Dataset records
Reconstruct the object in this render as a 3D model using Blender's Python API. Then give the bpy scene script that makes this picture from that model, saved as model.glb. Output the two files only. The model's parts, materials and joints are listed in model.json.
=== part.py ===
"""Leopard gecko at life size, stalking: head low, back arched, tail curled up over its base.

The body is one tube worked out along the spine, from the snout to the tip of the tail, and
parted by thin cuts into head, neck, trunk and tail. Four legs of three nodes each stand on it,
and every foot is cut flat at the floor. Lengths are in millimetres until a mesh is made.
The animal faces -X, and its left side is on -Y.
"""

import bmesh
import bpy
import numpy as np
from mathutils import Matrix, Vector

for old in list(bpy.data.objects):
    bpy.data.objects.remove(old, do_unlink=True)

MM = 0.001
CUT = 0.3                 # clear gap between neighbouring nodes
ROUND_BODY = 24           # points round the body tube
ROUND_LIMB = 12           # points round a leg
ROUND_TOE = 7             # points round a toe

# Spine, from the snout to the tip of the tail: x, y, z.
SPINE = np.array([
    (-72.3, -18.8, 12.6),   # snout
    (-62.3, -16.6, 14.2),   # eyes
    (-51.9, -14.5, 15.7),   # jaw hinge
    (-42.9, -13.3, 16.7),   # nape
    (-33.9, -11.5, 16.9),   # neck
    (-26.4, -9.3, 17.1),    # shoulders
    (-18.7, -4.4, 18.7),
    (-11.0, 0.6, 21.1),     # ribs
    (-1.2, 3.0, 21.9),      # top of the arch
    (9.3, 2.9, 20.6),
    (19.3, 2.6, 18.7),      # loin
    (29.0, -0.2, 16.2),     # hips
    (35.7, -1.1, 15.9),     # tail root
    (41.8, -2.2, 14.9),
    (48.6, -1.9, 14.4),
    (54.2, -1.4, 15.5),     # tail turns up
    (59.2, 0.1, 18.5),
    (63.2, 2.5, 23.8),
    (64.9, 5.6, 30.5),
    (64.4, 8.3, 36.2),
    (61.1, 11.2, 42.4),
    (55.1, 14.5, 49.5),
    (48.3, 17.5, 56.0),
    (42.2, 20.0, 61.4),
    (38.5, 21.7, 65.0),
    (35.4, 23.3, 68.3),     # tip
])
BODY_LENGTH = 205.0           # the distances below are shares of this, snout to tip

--

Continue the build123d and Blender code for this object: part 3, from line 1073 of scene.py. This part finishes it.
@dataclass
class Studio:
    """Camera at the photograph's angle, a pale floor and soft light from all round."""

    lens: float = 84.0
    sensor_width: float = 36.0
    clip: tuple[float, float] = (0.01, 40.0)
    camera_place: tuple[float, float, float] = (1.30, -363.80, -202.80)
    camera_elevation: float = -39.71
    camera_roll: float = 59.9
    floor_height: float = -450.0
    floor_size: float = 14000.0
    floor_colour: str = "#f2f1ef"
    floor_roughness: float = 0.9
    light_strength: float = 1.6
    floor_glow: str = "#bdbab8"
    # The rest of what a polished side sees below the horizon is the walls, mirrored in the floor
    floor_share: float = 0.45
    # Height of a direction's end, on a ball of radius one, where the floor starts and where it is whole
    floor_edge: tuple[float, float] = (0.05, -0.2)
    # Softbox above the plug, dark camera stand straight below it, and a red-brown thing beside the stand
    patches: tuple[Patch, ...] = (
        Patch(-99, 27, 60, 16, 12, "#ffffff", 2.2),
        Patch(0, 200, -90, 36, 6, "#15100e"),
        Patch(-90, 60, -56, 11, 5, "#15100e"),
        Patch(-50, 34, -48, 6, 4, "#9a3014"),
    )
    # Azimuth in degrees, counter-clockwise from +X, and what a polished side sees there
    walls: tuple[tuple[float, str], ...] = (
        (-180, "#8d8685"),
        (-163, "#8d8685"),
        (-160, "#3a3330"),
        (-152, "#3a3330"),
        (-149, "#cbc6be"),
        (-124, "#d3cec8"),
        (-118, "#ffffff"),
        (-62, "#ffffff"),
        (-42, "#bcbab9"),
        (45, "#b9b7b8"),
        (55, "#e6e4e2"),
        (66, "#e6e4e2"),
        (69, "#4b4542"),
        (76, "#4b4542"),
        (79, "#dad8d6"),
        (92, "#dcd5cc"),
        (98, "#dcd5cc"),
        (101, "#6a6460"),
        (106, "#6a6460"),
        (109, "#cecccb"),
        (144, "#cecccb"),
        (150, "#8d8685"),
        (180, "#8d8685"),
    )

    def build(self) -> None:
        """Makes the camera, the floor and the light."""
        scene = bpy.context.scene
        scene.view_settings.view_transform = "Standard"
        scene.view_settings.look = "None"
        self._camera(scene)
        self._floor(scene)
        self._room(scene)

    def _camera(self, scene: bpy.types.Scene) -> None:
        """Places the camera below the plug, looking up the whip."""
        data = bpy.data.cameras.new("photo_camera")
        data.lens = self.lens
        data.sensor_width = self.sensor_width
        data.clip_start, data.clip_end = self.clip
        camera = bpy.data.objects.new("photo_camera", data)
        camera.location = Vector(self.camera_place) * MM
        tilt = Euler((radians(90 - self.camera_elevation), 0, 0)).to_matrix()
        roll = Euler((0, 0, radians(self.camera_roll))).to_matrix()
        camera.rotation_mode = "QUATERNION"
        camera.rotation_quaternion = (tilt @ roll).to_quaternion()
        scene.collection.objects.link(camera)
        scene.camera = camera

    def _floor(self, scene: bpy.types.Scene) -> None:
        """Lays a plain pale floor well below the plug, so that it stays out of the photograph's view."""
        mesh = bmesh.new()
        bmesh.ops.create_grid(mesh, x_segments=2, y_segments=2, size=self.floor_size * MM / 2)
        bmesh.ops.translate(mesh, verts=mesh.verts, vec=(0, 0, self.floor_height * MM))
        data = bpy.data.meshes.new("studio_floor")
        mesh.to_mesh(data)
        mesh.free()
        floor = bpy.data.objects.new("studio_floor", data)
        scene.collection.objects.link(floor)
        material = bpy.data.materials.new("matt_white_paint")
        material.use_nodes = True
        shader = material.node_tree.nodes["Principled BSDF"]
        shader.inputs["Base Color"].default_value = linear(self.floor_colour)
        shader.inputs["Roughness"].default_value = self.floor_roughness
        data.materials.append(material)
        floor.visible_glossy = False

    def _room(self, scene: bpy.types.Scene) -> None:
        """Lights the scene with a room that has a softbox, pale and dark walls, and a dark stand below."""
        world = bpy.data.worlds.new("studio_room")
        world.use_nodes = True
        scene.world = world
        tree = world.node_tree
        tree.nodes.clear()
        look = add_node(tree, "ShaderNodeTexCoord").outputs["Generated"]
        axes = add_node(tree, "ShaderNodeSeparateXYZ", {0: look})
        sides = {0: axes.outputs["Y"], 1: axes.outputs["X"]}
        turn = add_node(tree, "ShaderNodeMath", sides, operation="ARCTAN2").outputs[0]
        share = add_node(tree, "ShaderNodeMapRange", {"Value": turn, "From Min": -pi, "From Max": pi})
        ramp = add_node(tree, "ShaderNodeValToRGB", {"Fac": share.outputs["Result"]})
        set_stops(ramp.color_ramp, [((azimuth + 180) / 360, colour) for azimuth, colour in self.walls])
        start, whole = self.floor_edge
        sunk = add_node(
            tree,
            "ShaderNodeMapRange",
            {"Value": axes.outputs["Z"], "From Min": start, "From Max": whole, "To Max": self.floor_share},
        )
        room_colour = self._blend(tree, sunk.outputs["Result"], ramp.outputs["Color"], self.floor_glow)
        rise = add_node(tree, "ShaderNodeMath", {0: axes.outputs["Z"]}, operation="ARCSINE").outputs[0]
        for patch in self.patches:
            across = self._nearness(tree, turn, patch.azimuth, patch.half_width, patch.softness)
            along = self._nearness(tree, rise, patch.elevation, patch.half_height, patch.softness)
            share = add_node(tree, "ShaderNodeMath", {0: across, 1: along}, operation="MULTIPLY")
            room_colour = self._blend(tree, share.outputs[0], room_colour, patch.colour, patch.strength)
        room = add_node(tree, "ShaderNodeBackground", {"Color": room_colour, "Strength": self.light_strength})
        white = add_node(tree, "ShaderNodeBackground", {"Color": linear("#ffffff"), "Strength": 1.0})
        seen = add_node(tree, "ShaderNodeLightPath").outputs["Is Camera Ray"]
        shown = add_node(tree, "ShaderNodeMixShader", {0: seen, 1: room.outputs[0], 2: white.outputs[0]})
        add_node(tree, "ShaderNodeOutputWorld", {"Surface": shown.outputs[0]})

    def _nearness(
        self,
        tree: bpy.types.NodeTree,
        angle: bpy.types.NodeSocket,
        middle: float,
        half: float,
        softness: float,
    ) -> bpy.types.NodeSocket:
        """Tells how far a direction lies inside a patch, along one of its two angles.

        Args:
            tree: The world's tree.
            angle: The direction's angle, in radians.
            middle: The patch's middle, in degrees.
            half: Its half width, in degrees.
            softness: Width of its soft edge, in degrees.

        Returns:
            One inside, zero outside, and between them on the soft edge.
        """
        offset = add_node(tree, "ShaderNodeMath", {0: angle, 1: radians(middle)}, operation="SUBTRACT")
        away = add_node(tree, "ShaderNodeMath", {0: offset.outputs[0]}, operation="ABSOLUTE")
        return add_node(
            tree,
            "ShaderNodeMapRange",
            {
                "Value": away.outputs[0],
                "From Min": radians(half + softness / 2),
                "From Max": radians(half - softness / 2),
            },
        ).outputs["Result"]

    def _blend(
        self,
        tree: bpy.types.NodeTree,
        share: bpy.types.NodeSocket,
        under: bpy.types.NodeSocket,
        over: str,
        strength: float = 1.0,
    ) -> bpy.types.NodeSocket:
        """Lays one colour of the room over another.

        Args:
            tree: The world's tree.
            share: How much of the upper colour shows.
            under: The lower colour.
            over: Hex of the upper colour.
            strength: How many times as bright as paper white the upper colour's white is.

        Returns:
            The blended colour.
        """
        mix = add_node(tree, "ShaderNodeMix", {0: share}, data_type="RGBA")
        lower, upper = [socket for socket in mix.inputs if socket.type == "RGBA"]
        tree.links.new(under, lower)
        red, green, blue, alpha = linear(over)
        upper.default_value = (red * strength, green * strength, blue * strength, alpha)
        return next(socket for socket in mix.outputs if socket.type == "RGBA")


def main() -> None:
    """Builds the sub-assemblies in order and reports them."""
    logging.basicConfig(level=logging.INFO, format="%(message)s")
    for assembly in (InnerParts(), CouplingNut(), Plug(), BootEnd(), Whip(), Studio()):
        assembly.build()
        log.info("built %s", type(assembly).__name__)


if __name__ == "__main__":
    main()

* * *

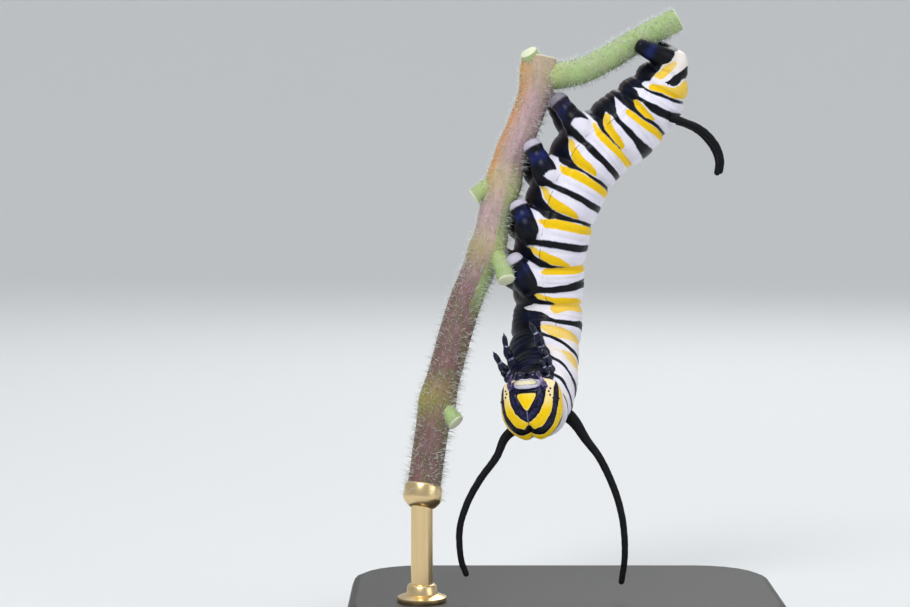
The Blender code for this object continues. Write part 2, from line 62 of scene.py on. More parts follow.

Goal of the exercise
Set down exactly the lines from the line that contains "Continue the build123d" to the line that contains "at the photograph's", both lines included, and nothing more.

Answer for this exercise
Continue the build123d and Blender code for this object: part 3, from line 1073 of scene.py. This part finishes it.
@dataclass
class Studio:
    """Camera at the photograph's angle, a pale floor and soft light from all round."""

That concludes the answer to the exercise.